> _Exercise requirements_: Write out the whole listing, matching it exactly.

> _Records that describe objects_:

○ ○ ○

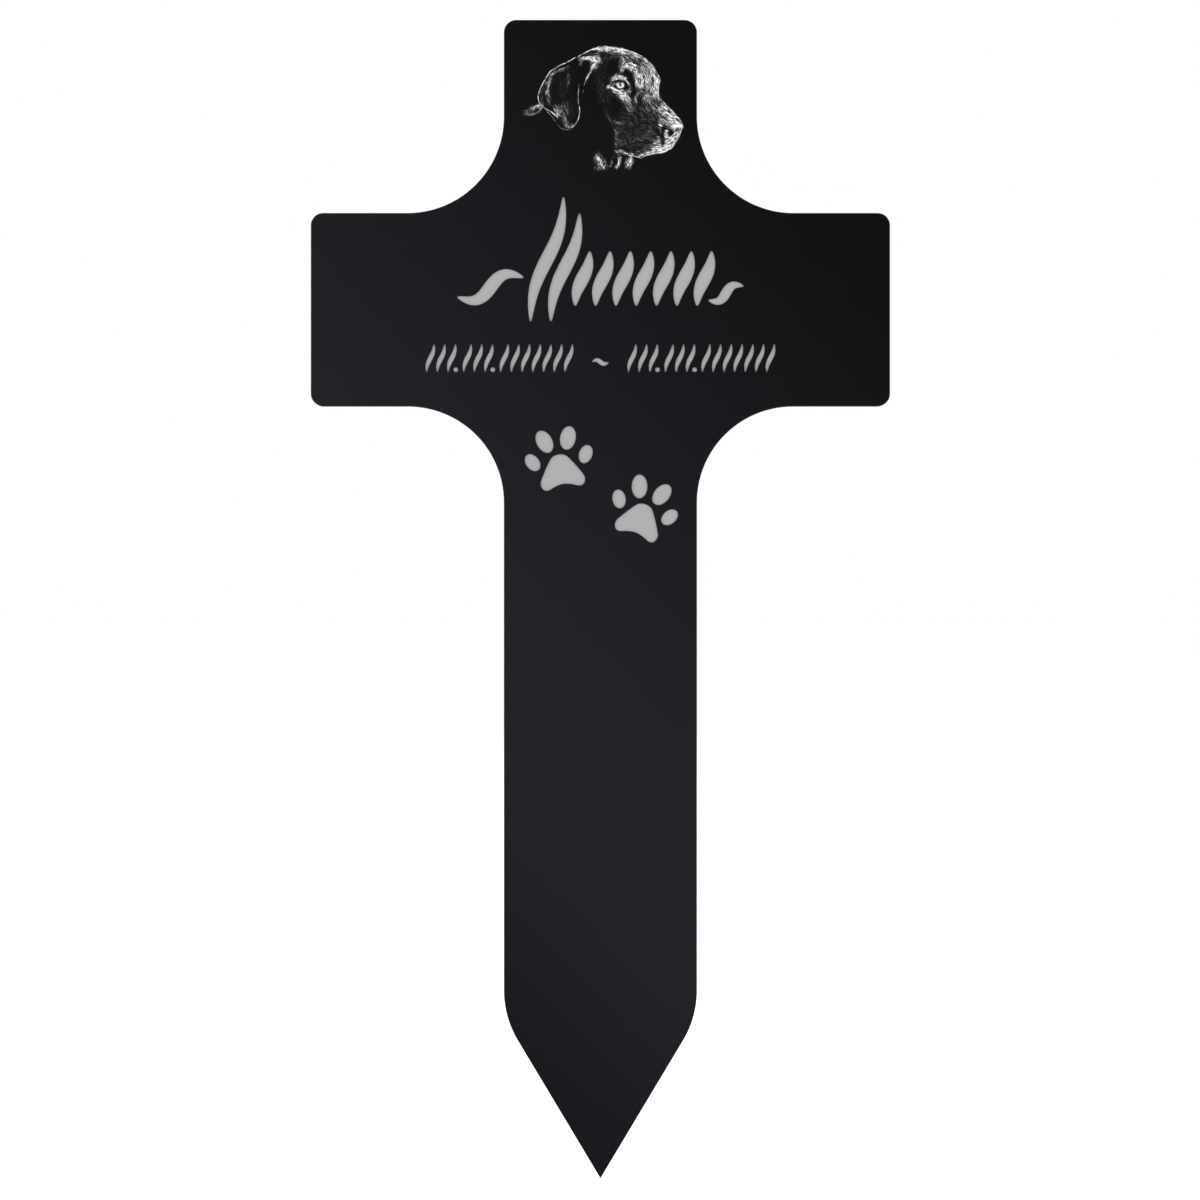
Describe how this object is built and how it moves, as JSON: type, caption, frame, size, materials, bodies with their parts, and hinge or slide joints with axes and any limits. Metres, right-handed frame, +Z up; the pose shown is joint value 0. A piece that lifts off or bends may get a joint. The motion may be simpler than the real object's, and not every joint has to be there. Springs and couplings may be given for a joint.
{
  "type": "pet grave cross",
  "caption": "Flat cross-shaped grave marker with a pointed foot that is pushed into the ground, engraved on the front with a dog's head, paw prints and rows of strokes.",
  "frame": {"origin": "on the stem's axis at the ground line, halfway through the sheet's thickness, 80 mm above the foot's tip", "axes": "+Z up along the stem, front face towards -Y, +X towards the side that the dog's head faces"},
  "size_m": [0.15, 0.003, 0.3],
  "materials": {
    "black_acrylic": "smooth black acrylic sheet with a soft gloss, engraved marks frosted silver grey"
  },
  "bodies": {
    "root": {"cross_plate": "black_acrylic"}
  },
  "joints": []
}
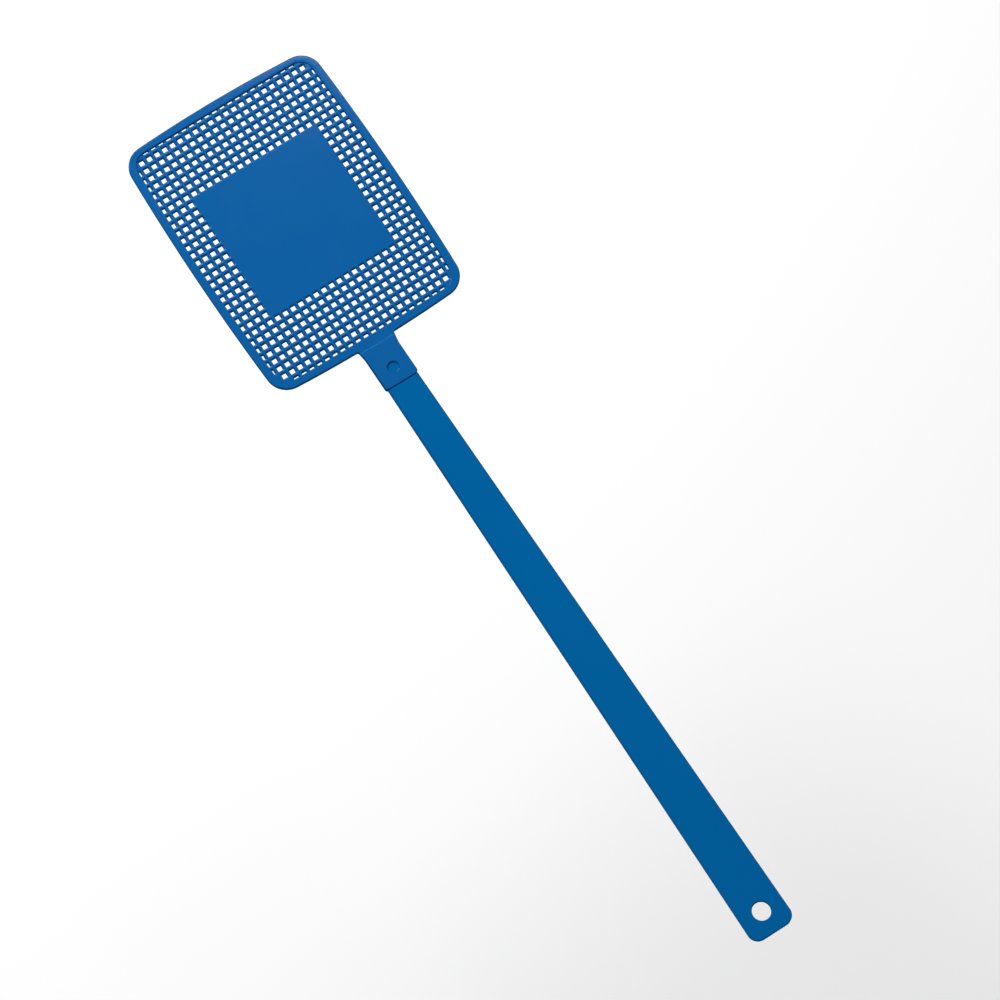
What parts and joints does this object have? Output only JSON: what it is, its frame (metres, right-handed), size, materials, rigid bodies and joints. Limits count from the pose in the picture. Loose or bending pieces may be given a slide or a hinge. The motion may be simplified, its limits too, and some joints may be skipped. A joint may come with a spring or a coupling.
{
  "type": "fly swatter",
  "caption": "Flat plastic fly swatter: a soft perforated paddle with a plain square panel, whose socket snaps onto a stiff tapered strip handle with a hanging hole.",
  "frame": {"origin": "under the middle of the overall length and width, on the plane of the back of the socket (Z = 0)", "axes": "+Y from the grip towards the top of the head, +X across the head, +Z out of the front face; the swatter lies flat, face up"},
  "size_m": [0.1024, 0.4494, 0.0045],
  "materials": {
    "head_plastic": "satin soft polyethylene, mid blue",
    "handle_plastic": "smooth semi-gloss stiff plastic, slightly greener blue"
  },
  "bodies": {
    "handle": {"handle": "handle_plastic"},
    "head": {"swatter_head": "head_plastic"}
  },
  "joints": [
    {"name": "head_pull_off", "type": "slide", "parent": "handle", "child": "head", "axis": [0, 1, 0], "range_m": [0, 0.02]}
  ]
}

○ ○ ○

> _Complete output_:
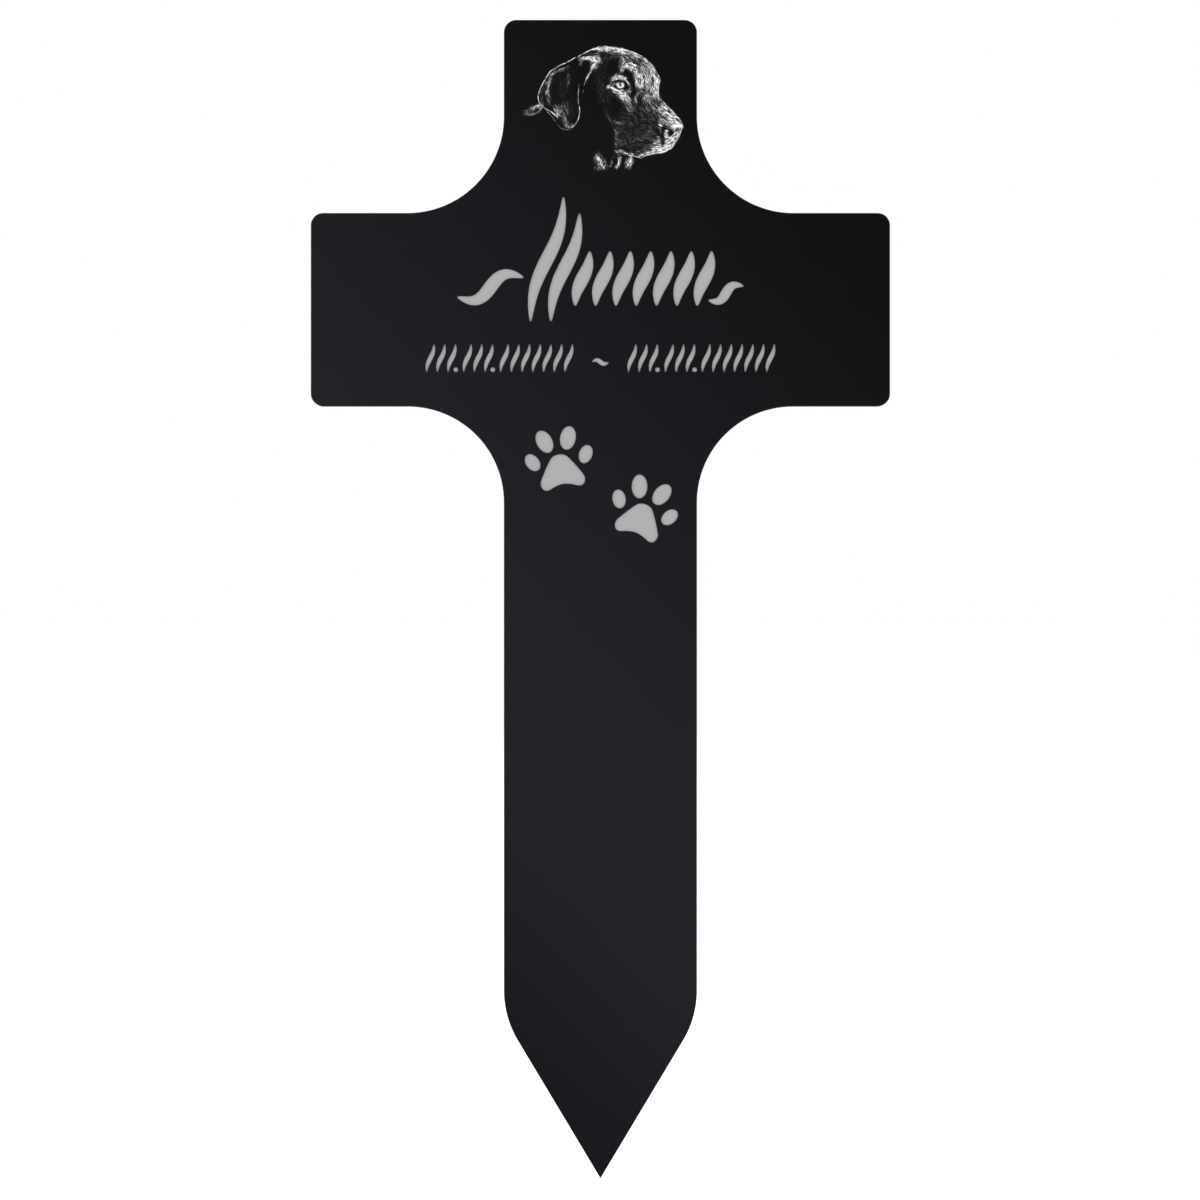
Describe how this object is built and how it moves, as JSON: type, caption, frame, size, materials, bodies with their parts, and hinge or slide joints with axes and any limits. Metres, right-handed frame, +Z up; the pose shown is joint value 0. A piece that lifts off or bends may get a joint. The motion may be simpler than the real object's, and not every joint has to be there. Springs and couplings may be given for a joint.
{
  "type": "pet grave cross",
  "caption": "Flat cross-shaped grave marker with a pointed foot that is pushed into the ground, engraved on the front with a dog's head, paw prints and rows of strokes.",
  "frame": {"origin": "on the stem's axis at the ground line, halfway through the sheet's thickness, 80 mm above the foot's tip", "axes": "+Z up along the stem, front face towards -Y, +X towards the side that the dog's head faces"},
  "size_m": [0.15, 0.003, 0.3],
  "materials": {
    "black_acrylic": "smooth black acrylic sheet with a soft gloss, engraved marks frosted silver grey"
  },
  "bodies": {
    "root": {"cross_plate": "black_acrylic"}
  },
  "joints": []
}
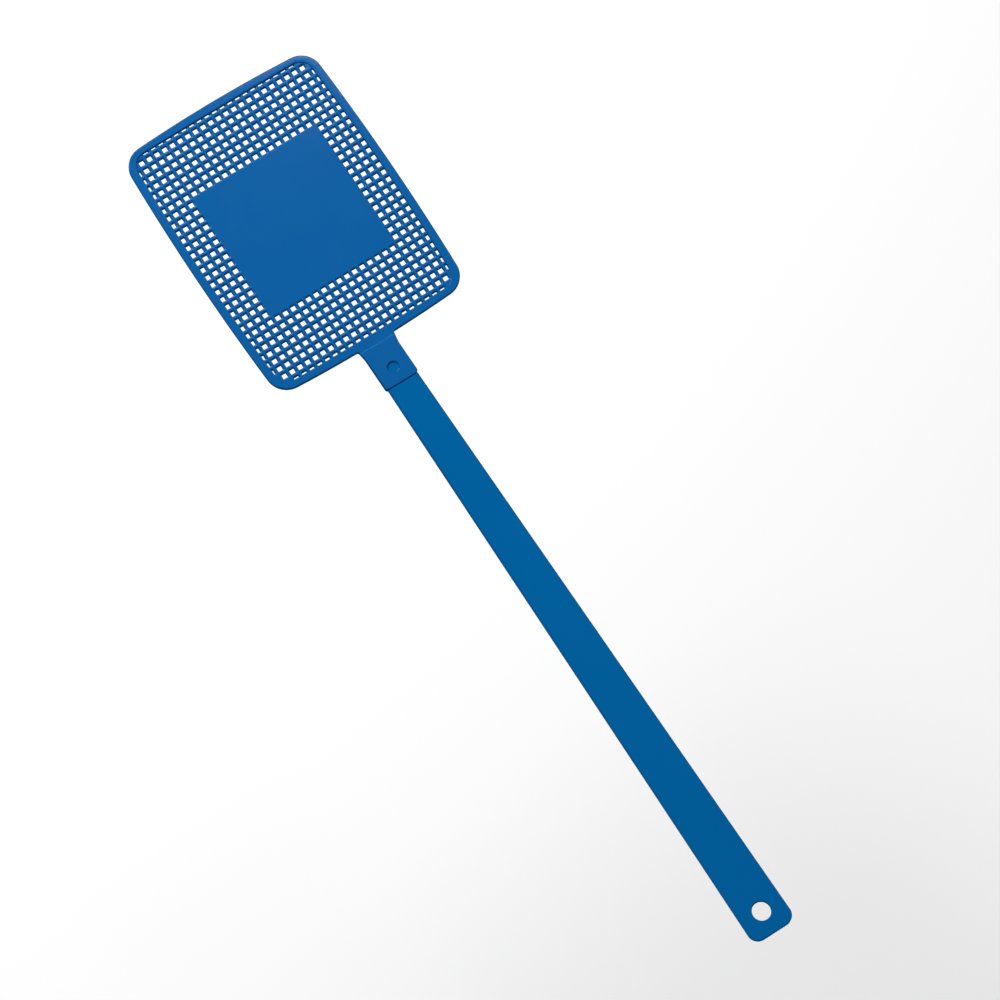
What parts and joints does this object have? Output only JSON: what it is, its frame (metres, right-handed), size, materials, rigid bodies and joints. Limits count from the pose in the picture. Loose or bending pieces may be given a slide or a hinge. The motion may be simplified, its limits too, and some joints may be skipped. A joint may come with a spring or a coupling.
{
  "type": "fly swatter",
  "caption": "Flat plastic fly swatter: a soft perforated paddle with a plain square panel, whose socket snaps onto a stiff tapered strip handle with a hanging hole.",
  "frame": {"origin": "under the middle of the overall length and width, on the plane of the back of the socket (Z = 0)", "axes": "+Y from the grip towards the top of the head, +X across the head, +Z out of the front face; the swatter lies flat, face up"},
  "size_m": [0.1024, 0.4494, 0.0045],
  "materials": {
    "head_plastic": "satin soft polyethylene, mid blue",
    "handle_plastic": "smooth semi-gloss stiff plastic, slightly greener blue"
  },
  "bodies": {
    "handle": {"handle": "handle_plastic"},
    "head": {"swatter_head": "head_plastic"}
  },
  "joints": [
    {"name": "head_pull_off", "type": "slide", "parent": "handle", "child": "head", "axis": [0, 1, 0], "range_m": [0, 0.02]}
  ]
}